In summary: What characterizes all my mother’s typical writings is an avoidance of psychological perspectives in favor of practical problem solving and an avoidance of conflict in favor of ideal harmonious scenarios. (I grew up to believe that arguments were never permissible; consequently, I was almost incapable of fighting for myself.) This approach meant that her characters never plumbed their depths. My mother had encountered a good deal of sorrow in her life: the betrayal by her father and the long preoccupation of her mother with her ailing sister, later the war-related loss of nearly all her family, the hostility she met with in Australia, the drowning of a little daughter on her shift, the early death of her second sister through a car accident, the difficulties of raising a disabled child that would never grow up, and more.
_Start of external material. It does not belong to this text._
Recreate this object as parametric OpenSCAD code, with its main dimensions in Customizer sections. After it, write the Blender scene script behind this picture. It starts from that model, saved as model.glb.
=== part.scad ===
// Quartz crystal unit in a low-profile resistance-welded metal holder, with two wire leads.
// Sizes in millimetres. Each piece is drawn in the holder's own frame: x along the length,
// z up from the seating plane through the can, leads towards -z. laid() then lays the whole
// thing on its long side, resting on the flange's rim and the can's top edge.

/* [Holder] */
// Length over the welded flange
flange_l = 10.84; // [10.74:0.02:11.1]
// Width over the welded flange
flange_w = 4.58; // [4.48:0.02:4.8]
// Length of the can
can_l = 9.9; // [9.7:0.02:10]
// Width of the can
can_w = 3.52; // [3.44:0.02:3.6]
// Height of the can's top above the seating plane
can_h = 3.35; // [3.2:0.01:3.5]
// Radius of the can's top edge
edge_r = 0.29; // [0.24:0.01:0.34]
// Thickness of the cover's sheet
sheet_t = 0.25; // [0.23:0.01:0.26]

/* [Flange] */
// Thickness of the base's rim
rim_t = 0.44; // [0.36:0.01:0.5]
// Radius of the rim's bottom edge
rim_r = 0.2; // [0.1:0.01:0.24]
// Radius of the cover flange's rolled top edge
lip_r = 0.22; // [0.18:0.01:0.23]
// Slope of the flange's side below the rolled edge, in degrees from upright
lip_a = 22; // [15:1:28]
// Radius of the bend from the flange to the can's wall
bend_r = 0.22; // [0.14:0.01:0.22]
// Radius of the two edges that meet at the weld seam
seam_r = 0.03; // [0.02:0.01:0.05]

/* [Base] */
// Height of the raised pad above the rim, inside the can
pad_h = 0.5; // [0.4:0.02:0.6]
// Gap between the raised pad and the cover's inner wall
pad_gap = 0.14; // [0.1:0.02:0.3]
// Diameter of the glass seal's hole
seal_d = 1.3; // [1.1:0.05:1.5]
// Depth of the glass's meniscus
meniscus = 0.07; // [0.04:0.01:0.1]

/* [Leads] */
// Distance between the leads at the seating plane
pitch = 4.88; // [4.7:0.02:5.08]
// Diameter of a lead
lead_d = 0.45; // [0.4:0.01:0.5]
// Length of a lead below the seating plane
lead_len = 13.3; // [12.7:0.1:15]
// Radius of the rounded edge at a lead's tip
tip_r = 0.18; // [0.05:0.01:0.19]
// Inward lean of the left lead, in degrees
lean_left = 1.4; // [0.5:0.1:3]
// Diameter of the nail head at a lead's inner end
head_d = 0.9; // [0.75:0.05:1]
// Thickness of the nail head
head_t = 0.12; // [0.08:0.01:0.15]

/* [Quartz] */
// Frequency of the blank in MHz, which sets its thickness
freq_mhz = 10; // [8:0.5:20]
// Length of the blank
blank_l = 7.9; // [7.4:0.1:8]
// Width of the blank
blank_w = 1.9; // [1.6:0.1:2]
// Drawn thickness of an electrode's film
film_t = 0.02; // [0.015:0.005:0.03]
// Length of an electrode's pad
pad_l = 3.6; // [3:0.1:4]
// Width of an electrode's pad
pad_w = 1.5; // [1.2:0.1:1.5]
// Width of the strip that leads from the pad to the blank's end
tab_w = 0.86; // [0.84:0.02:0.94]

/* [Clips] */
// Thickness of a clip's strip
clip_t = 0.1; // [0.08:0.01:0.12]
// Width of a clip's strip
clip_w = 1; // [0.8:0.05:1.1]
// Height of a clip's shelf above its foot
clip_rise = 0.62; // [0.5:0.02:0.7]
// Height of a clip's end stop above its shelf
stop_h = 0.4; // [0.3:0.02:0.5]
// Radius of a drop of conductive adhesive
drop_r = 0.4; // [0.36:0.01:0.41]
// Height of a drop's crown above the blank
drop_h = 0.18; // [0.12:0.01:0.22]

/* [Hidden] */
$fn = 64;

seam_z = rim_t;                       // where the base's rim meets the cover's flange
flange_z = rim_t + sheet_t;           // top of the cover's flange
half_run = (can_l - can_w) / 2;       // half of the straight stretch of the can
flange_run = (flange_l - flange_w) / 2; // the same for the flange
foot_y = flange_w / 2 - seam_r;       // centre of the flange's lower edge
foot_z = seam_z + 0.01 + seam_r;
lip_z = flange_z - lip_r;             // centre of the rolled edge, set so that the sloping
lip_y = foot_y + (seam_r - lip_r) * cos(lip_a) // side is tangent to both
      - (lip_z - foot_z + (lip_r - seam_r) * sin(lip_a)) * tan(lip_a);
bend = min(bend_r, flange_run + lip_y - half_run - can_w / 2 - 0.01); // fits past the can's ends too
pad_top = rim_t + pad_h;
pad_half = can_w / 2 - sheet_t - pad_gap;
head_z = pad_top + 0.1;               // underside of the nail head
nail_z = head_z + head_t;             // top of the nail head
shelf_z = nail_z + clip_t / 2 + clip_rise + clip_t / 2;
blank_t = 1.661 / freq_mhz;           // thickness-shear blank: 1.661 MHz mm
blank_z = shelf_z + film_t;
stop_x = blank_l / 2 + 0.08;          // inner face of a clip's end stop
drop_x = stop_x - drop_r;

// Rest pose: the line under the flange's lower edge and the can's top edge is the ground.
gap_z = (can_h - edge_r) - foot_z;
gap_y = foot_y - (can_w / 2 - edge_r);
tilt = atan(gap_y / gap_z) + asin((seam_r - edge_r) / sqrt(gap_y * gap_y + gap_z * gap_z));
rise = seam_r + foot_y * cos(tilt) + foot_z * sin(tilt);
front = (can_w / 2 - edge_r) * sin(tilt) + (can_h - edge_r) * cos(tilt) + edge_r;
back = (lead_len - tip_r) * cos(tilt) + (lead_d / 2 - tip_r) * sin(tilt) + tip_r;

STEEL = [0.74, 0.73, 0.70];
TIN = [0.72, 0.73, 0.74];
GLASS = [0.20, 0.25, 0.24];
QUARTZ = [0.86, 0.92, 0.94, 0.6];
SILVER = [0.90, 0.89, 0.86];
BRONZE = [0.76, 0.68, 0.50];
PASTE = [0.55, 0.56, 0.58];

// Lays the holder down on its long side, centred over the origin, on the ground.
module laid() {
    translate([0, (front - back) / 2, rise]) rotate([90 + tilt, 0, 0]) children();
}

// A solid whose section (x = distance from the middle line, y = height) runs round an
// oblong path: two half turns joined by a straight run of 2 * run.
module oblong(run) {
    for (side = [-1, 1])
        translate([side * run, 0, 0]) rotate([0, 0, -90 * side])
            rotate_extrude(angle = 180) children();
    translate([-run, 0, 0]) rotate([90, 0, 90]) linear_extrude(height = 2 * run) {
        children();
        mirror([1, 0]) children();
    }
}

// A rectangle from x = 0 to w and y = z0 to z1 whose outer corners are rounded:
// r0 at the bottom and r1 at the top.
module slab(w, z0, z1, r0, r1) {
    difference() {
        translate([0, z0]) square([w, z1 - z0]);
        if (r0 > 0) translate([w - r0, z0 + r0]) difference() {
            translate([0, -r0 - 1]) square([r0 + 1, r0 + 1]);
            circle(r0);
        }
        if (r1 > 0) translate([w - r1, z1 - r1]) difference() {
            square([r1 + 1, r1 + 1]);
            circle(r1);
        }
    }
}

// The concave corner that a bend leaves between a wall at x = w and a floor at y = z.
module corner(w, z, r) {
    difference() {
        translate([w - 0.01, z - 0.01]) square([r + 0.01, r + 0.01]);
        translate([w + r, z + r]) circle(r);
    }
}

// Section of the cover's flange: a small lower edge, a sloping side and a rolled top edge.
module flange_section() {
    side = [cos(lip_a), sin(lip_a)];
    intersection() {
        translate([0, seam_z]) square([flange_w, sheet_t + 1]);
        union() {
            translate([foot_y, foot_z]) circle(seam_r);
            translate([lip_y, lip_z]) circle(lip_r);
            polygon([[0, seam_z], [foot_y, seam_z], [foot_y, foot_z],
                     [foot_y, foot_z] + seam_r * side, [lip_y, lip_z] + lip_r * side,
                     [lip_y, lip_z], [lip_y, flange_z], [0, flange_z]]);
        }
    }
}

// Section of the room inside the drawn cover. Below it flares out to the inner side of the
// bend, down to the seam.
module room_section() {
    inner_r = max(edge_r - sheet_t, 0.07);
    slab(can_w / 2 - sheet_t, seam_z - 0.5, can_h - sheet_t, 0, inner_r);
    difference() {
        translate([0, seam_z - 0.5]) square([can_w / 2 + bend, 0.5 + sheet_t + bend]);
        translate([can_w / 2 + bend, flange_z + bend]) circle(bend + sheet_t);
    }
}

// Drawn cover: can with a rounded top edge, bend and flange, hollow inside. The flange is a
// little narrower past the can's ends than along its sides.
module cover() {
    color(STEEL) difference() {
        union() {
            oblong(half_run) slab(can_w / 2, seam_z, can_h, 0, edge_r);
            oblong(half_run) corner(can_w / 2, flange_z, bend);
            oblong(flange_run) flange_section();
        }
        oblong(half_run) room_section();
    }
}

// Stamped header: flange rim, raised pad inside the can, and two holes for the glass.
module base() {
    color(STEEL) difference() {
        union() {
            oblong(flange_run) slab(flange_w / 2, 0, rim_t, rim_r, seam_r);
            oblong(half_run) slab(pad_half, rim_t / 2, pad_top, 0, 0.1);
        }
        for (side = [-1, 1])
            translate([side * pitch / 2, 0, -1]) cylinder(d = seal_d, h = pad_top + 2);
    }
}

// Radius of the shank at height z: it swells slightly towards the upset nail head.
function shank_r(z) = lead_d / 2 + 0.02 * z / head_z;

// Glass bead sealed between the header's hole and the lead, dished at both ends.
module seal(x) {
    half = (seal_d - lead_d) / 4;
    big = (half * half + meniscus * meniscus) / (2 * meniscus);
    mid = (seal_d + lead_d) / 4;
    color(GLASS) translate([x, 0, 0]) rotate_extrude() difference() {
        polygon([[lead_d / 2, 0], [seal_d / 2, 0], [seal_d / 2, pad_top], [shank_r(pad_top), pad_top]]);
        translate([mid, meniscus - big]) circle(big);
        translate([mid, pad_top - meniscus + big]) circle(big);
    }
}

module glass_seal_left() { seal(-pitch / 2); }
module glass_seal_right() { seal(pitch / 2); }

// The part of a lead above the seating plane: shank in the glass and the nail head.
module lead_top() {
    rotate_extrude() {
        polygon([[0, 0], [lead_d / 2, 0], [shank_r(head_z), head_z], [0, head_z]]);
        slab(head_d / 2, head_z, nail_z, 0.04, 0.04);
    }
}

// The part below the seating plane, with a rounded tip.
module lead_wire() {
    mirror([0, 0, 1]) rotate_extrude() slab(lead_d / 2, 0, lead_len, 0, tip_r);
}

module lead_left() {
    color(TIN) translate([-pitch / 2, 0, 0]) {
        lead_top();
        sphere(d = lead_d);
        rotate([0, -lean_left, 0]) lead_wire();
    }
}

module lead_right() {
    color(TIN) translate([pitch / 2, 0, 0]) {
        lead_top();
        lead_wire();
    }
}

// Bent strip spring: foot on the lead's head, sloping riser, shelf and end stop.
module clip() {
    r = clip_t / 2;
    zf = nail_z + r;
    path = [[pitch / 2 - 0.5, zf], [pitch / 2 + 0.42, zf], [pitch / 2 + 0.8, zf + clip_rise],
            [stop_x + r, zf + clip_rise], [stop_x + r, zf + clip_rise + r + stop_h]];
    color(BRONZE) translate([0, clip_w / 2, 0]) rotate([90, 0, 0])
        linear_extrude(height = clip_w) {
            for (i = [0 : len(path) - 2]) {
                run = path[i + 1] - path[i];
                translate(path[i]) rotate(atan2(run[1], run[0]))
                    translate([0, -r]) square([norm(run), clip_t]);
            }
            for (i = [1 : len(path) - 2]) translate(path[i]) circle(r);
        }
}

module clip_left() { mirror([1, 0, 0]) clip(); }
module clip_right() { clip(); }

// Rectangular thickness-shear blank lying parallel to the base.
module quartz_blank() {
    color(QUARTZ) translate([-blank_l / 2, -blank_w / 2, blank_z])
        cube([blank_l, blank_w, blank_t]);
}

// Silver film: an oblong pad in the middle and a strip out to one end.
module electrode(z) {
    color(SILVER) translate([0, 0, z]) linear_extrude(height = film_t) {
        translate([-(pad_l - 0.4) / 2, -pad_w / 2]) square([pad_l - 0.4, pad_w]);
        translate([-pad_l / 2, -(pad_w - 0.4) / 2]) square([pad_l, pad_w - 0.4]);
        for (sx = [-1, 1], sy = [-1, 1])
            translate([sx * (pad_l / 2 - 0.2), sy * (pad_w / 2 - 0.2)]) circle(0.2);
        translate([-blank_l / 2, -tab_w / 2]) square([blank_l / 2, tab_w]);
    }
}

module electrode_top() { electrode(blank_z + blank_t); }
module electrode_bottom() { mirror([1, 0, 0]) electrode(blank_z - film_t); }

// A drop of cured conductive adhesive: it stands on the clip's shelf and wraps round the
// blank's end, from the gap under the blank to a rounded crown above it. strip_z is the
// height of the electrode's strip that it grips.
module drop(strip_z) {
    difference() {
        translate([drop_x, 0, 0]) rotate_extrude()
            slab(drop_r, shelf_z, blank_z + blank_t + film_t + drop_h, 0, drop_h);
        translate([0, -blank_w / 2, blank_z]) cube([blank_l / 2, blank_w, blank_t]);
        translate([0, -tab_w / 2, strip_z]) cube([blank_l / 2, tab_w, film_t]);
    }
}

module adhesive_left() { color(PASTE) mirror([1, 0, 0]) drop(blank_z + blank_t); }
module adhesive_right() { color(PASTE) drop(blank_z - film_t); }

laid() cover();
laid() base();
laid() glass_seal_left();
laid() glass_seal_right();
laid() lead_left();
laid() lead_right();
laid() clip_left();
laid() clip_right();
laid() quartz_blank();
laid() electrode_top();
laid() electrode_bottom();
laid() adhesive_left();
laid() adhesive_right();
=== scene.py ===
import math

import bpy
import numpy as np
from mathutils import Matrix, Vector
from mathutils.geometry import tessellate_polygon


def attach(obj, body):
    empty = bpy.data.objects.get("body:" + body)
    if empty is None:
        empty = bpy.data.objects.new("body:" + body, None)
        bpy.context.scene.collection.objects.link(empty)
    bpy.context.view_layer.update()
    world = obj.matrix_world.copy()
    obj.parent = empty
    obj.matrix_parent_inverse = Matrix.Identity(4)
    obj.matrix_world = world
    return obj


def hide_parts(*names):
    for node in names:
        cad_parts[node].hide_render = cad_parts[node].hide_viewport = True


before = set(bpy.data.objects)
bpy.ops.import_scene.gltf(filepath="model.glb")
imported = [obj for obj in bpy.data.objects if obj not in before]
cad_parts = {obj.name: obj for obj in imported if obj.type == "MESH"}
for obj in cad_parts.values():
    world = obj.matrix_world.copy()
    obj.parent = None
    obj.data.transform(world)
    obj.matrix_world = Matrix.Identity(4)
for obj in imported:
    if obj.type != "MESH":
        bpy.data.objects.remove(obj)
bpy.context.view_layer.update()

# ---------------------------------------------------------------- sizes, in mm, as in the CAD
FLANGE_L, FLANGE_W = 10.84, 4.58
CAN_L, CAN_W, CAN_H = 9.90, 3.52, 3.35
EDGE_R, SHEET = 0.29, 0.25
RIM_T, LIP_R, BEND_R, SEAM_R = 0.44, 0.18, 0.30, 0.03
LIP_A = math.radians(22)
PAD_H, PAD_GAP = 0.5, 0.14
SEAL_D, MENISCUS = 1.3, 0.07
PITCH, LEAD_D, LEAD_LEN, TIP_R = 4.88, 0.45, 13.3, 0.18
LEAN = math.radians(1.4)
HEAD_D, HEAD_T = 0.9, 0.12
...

She never talked about these things, though she could listen sensitively and wisely to the problems of others. What was needed, in her view, was stoical strength and defiance, and what was important was to get on with life, enjoy it, do good deeds, and be of maximum help to those around you. In this she succeeded admirably: but with spiritual help, she would have said. My mother was an active elder in her church. And during one period of her life she recorded a number of significant and arresting dream visions. I think I was the only one apart from my father she showed them to.